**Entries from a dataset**
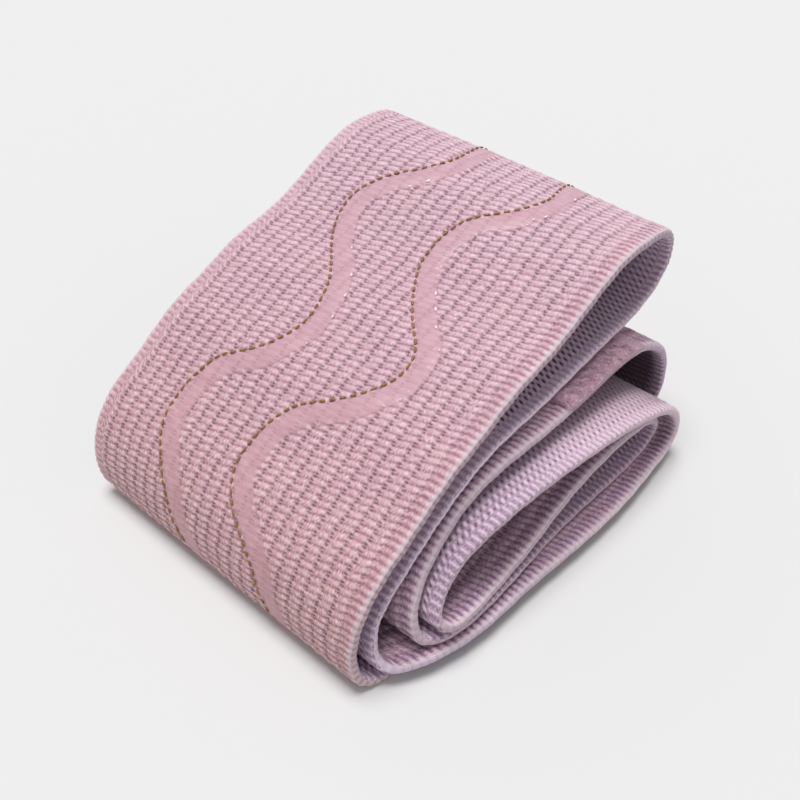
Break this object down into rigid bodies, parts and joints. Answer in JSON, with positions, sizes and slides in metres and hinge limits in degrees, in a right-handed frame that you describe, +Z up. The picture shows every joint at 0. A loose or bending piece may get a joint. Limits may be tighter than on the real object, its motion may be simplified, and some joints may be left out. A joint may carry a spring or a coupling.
{
  "type": "resistance band",
  "caption": "Wide knitted elastic loop band, folded flat into a wedge-shaped roll of plies, with raised silicone grip waves edged in dashed thread.",
  "frame": {"origin": "middle of the folded band's footprint, on the surface that it lies on", "axes": "+X along the folded stack from the closed crease to the open turns, +Y across the webbing away from the exposed selvedges, +Z up"},
  "size_m": [0.11, 0.0974, 0.0564],
  "materials": {
    "webbing": "knitted elastic webbing, matt, raised stitches",
    "webbing_seam": "felted lap of the same webbing",
    "silicone": "translucent soft silicone, satin to glossy",
    "gold_thread": "twisted metallic-look thread",
    "seam_thread": "polyester sewing thread"
  },
  "bodies": {
    "base": {"bottom_ply_inner": "webbing", "bottom_ply_outer": "webbing", "crease_inner": "webbing", "crease_outer": "webbing", "grip_wave_a_crease_outer": "silicone", "grip_wave_a_right_turn_outer": "silicone", "grip_wave_b_crease_outer": "silicone", "grip_wave_b_right_turn_outer": "silicone", "right_turn_inner": "webbing", "right_turn_outer": "webbing"},
    "flap": {"gold_stitches_a_top_ply": "gold_thread", "gold_stitches_a_top_turn": "gold_thread", "gold_stitches_b_top_ply": "gold_thread", "gold_stitches_b_top_turn": "gold_thread", "grip_wave_a_second_ply": "silicone", "grip_wave_a_top_ply": "silicone", "grip_wave_a_top_turn": "silicone", "grip_wave_b_second_ply": "silicone", "grip_wave_b_top_ply": "silicone", "grip_wave_b_top_turn": "silicone", "second_ply": "webbing", "top_ply": "webbing", "top_turn": "webbing"},
    "inner_roll": {"grip_wave_a_middle_ply_outer": "silicone", "grip_wave_b_middle_ply_outer": "silicone", "inner_end_turn": "webbing", "inner_ply_lower": "webbing", "inner_ply_upper": "webbing", "left_turn_inner": "webbing", "left_turn_outer": "webbing", "middle_ply_inner": "webbing", "middle_ply_outer": "webbing", "seam_lap_end": "webbing_seam", "seam_stitching": "seam_thread"}
  },
  "joints": [
    {"name": "top_flap_unfold", "type": "hinge", "parent": "base", "child": "flap", "pos_m": [-0.0532, 0, 0.00995], "axis": [0, -1, 0], "range_deg": [0, 140], "deforming": ["crease_inner", "crease_outer", "grip_wave_a_crease_outer", "grip_wave_b_crease_outer"]},
    {"name": "inner_roll_unfold", "type": "hinge", "parent": "base", "child": "inner_roll", "pos_m": [0.0492, 0, 0.011], "axis": [0, 1, 0], "range_deg": [0, 49], "deforming": ["grip_wave_a_right_turn_outer", "grip_wave_b_right_turn_outer", "right_turn_inner", "right_turn_outer"]}
  ],
  "couplings": [
    {"joint": "inner_roll_unfold", "follows": "top_flap_unfold", "ratio": 0.35}
  ]
}
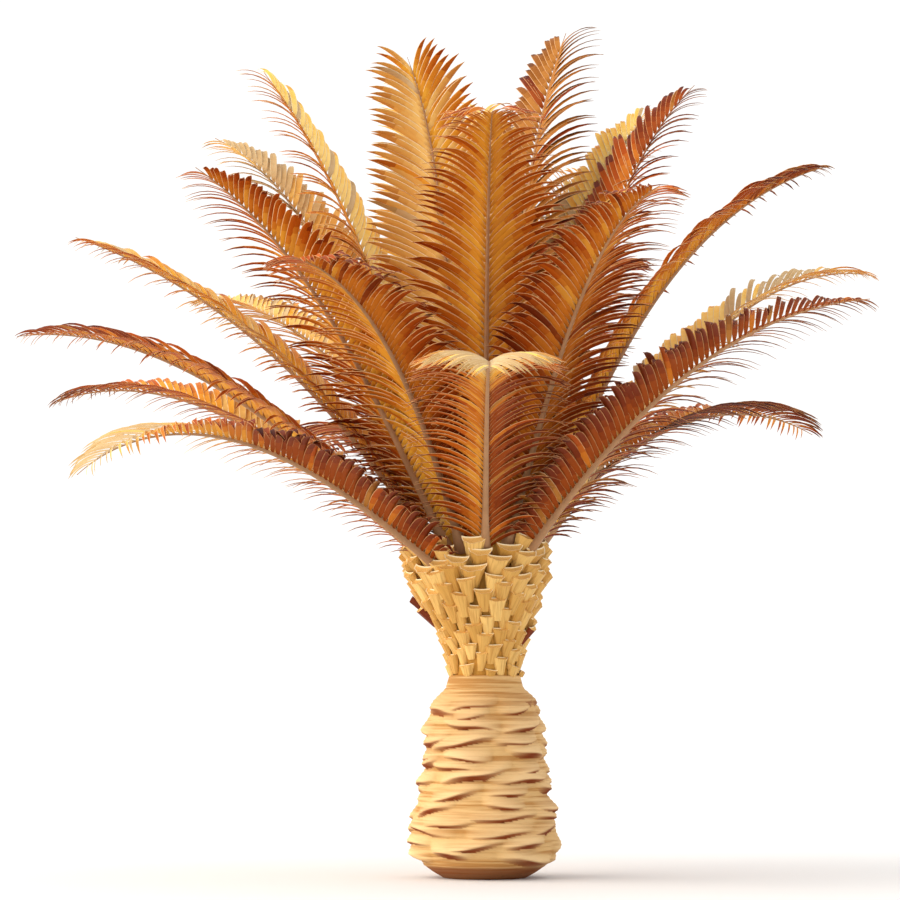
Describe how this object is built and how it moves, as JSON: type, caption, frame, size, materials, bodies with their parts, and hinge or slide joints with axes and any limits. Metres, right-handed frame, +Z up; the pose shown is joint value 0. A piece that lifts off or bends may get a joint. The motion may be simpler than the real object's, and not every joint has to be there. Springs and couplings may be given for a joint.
{
  "type": "canary island date palm",
  "caption": "Young feather palm: swollen scarred trunk, flaring collar of pruned leaf bases, and a full crown of arching fronds.",
  "frame": {"origin": "middle of the flat cut under the trunk, at ground level", "axes": "+Z up along the trunk; -Y is the front, towards the lowest frond that arches to the viewer; +X to the right of the front"},
  "size_m": [7.0602, 7.8512, 6.9669],
  "materials": {
    "bark": "dry, tan, slightly fibrous bark with old scar folds, matt",
    "leaf_base": "dry golden leaf bases with a soft sheen and paler cut faces",
    "heart_fibre": "dull brown leaf-sheath fibre, matt",
    "frond": "stiff dry amber to russet leaflets on a pale rib, satin"
  },
  "bodies": {
    "root": {"trunk": "bark", "leaf_base_collar": "leaf_base", "crown_heart": "heart_fibre", "inner_frond_1": "frond", "inner_frond_2": "frond", "inner_frond_3_foot": "frond", "inner_frond_3_tip": "frond", "inner_frond_4": "frond", "inner_frond_5": "frond", "inner_frond_6": "frond", "inner_frond_7": "frond", "middle_frond_10_foot": "frond", "middle_frond_10_tip": "frond", "middle_frond_11_foot": "frond", "middle_frond_11_tip": "frond", "middle_frond_1_foot": "frond", "middle_frond_1_tip": "frond", "middle_frond_2": "frond", "middle_frond_3": "frond", "middle_frond_4": "frond", "middle_frond_5_foot": "frond", "middle_frond_5_tip": "frond", "middle_frond_6_foot": "frond", "middle_frond_6_tip": "frond", "middle_frond_7_foot": "frond", "middle_frond_7_tip": "frond", "middle_frond_8": "frond", "middle_frond_9": "frond", "outer_frond_1_foot": "frond", "outer_frond_1_tip": "frond", "outer_frond_2_foot": "frond", "outer_frond_2_tip": "frond", "outer_frond_3_foot": "frond", "outer_frond_3_tip": "frond", "outer_frond_4_foot": "frond", "outer_frond_4_tip": "frond", "outer_frond_5_foot": "frond", "outer_frond_5_tip": "frond", "outer_frond_6_foot": "frond", "outer_frond_6_tip": "frond", "outer_frond_7_foot": "frond", "outer_frond_7_tip": "frond", "outer_frond_8_foot": "frond", "outer_frond_8_tip": "frond", "outer_frond_9_foot": "frond", "outer_frond_9_tip": "frond"}
  },
  "joints": []
}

**Given problem**
Above are some records; extract every one of them exactly.

**Written solution**
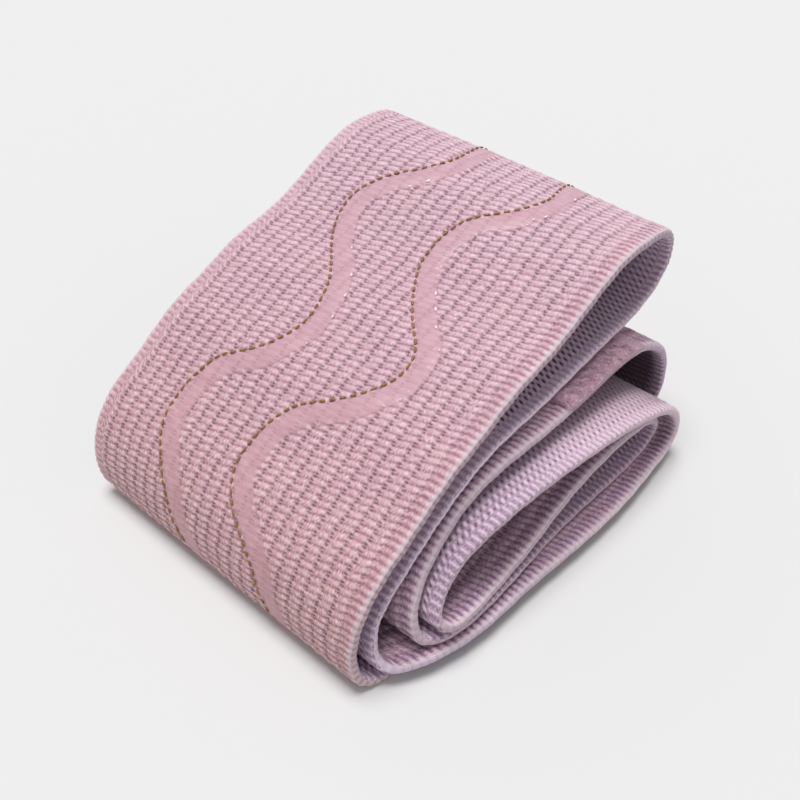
Break this object down into rigid bodies, parts and joints. Answer in JSON, with positions, sizes and slides in metres and hinge limits in degrees, in a right-handed frame that you describe, +Z up. The picture shows every joint at 0. A loose or bending piece may get a joint. Limits may be tighter than on the real object, its motion may be simplified, and some joints may be left out. A joint may carry a spring or a coupling.
{
  "type": "resistance band",
  "caption": "Wide knitted elastic loop band, folded flat into a wedge-shaped roll of plies, with raised silicone grip waves edged in dashed thread.",
  "frame": {"origin": "middle of the folded band's footprint, on the surface that it lies on", "axes": "+X along the folded stack from the closed crease to the open turns, +Y across the webbing away from the exposed selvedges, +Z up"},
  "size_m": [0.11, 0.0974, 0.0564],
  "materials": {
    "webbing": "knitted elastic webbing, matt, raised stitches",
    "webbing_seam": "felted lap of the same webbing",
    "silicone": "translucent soft silicone, satin to glossy",
    "gold_thread": "twisted metallic-look thread",
    "seam_thread": "polyester sewing thread"
  },
  "bodies": {
    "base": {"bottom_ply_inner": "webbing", "bottom_ply_outer": "webbing", "crease_inner": "webbing", "crease_outer": "webbing", "grip_wave_a_crease_outer": "silicone", "grip_wave_a_right_turn_outer": "silicone", "grip_wave_b_crease_outer": "silicone", "grip_wave_b_right_turn_outer": "silicone", "right_turn_inner": "webbing", "right_turn_outer": "webbing"},
    "flap": {"gold_stitches_a_top_ply": "gold_thread", "gold_stitches_a_top_turn": "gold_thread", "gold_stitches_b_top_ply": "gold_thread", "gold_stitches_b_top_turn": "gold_thread", "grip_wave_a_second_ply": "silicone", "grip_wave_a_top_ply": "silicone", "grip_wave_a_top_turn": "silicone", "grip_wave_b_second_ply": "silicone", "grip_wave_b_top_ply": "silicone", "grip_wave_b_top_turn": "silicone", "second_ply": "webbing", "top_ply": "webbing", "top_turn": "webbing"},
    "inner_roll": {"grip_wave_a_middle_ply_outer": "silicone", "grip_wave_b_middle_ply_outer": "silicone", "inner_end_turn": "webbing", "inner_ply_lower": "webbing", "inner_ply_upper": "webbing", "left_turn_inner": "webbing", "left_turn_outer": "webbing", "middle_ply_inner": "webbing", "middle_ply_outer": "webbing", "seam_lap_end": "webbing_seam", "seam_stitching": "seam_thread"}
  },
  "joints": [
    {"name": "top_flap_unfold", "type": "hinge", "parent": "base", "child": "flap", "pos_m": [-0.0532, 0, 0.00995], "axis": [0, -1, 0], "range_deg": [0, 140], "deforming": ["crease_inner", "crease_outer", "grip_wave_a_crease_outer", "grip_wave_b_crease_outer"]},
    {"name": "inner_roll_unfold", "type": "hinge", "parent": "base", "child": "inner_roll", "pos_m": [0.0492, 0, 0.011], "axis": [0, 1, 0], "range_deg": [0, 49], "deforming": ["grip_wave_a_right_turn_outer", "grip_wave_b_right_turn_outer", "right_turn_inner", "right_turn_outer"]}
  ],
  "couplings": [
    {"joint": "inner_roll_unfold", "follows": "top_flap_unfold", "ratio": 0.35}
  ]
}
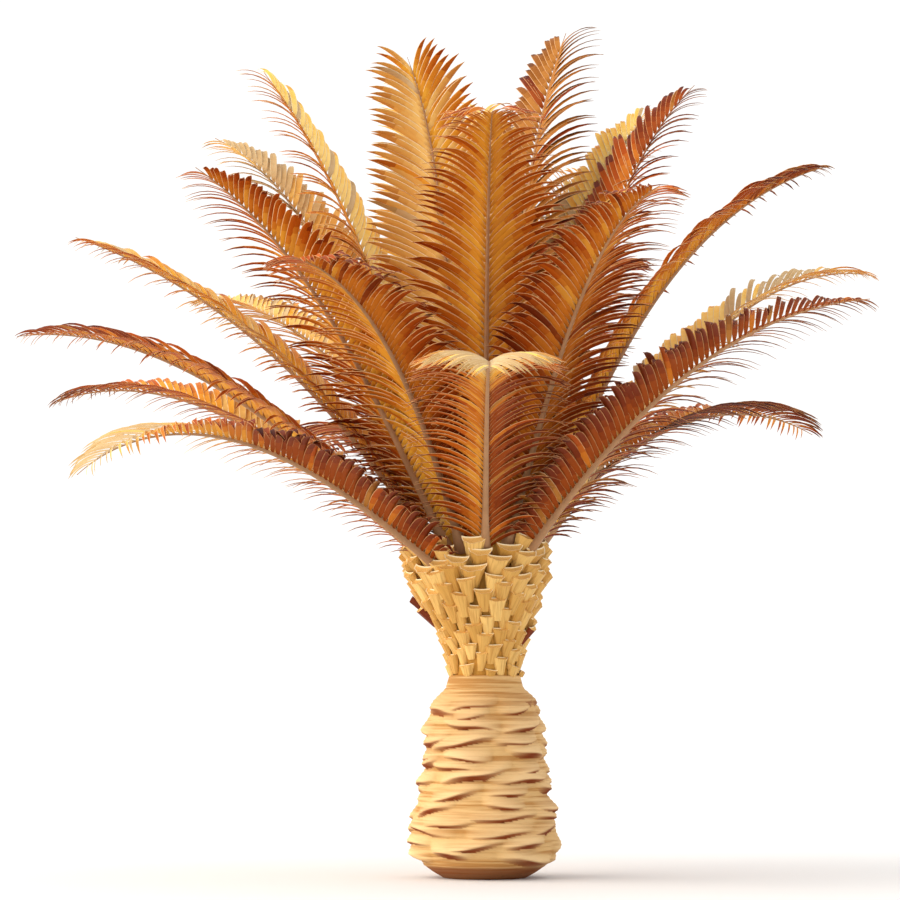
Describe how this object is built and how it moves, as JSON: type, caption, frame, size, materials, bodies with their parts, and hinge or slide joints with axes and any limits. Metres, right-handed frame, +Z up; the pose shown is joint value 0. A piece that lifts off or bends may get a joint. The motion may be simpler than the real object's, and not every joint has to be there. Springs and couplings may be given for a joint.
{
  "type": "canary island date palm",
  "caption": "Young feather palm: swollen scarred trunk, flaring collar of pruned leaf bases, and a full crown of arching fronds.",
  "frame": {"origin": "middle of the flat cut under the trunk, at ground level", "axes": "+Z up along the trunk; -Y is the front, towards the lowest frond that arches to the viewer; +X to the right of the front"},
  "size_m": [7.0602, 7.8512, 6.9669],
  "materials": {
    "bark": "dry, tan, slightly fibrous bark with old scar folds, matt",
    "leaf_base": "dry golden leaf bases with a soft sheen and paler cut faces",
    "heart_fibre": "dull brown leaf-sheath fibre, matt",
    "frond": "stiff dry amber to russet leaflets on a pale rib, satin"
  },
  "bodies": {
    "root": {"trunk": "bark", "leaf_base_collar": "leaf_base", "crown_heart": "heart_fibre", "inner_frond_1": "frond", "inner_frond_2": "frond", "inner_frond_3_foot": "frond", "inner_frond_3_tip": "frond", "inner_frond_4": "frond", "inner_frond_5": "frond", "inner_frond_6": "frond", "inner_frond_7": "frond", "middle_frond_10_foot": "frond", "middle_frond_10_tip": "frond", "middle_frond_11_foot": "frond", "middle_frond_11_tip": "frond", "middle_frond_1_foot": "frond", "middle_frond_1_tip": "frond", "middle_frond_2": "frond", "middle_frond_3": "frond", "middle_frond_4": "frond", "middle_frond_5_foot": "frond", "middle_frond_5_tip": "frond", "middle_frond_6_foot": "frond", "middle_frond_6_tip": "frond", "middle_frond_7_foot": "frond", "middle_frond_7_tip": "frond", "middle_frond_8": "frond", "middle_frond_9": "frond", "outer_frond_1_foot": "frond", "outer_frond_1_tip": "frond", "outer_frond_2_foot": "frond", "outer_frond_2_tip": "frond", "outer_frond_3_foot": "frond", "outer_frond_3_tip": "frond", "outer_frond_4_foot": "frond", "outer_frond_4_tip": "frond", "outer_frond_5_foot": "frond", "outer_frond_5_tip": "frond", "outer_frond_6_foot": "frond", "outer_frond_6_tip": "frond", "outer_frond_7_foot": "frond", "outer_frond_7_tip": "frond", "outer_frond_8_foot": "frond", "outer_frond_8_tip": "frond", "outer_frond_9_foot": "frond", "outer_frond_9_tip": "frond"}
  },
  "joints": []
}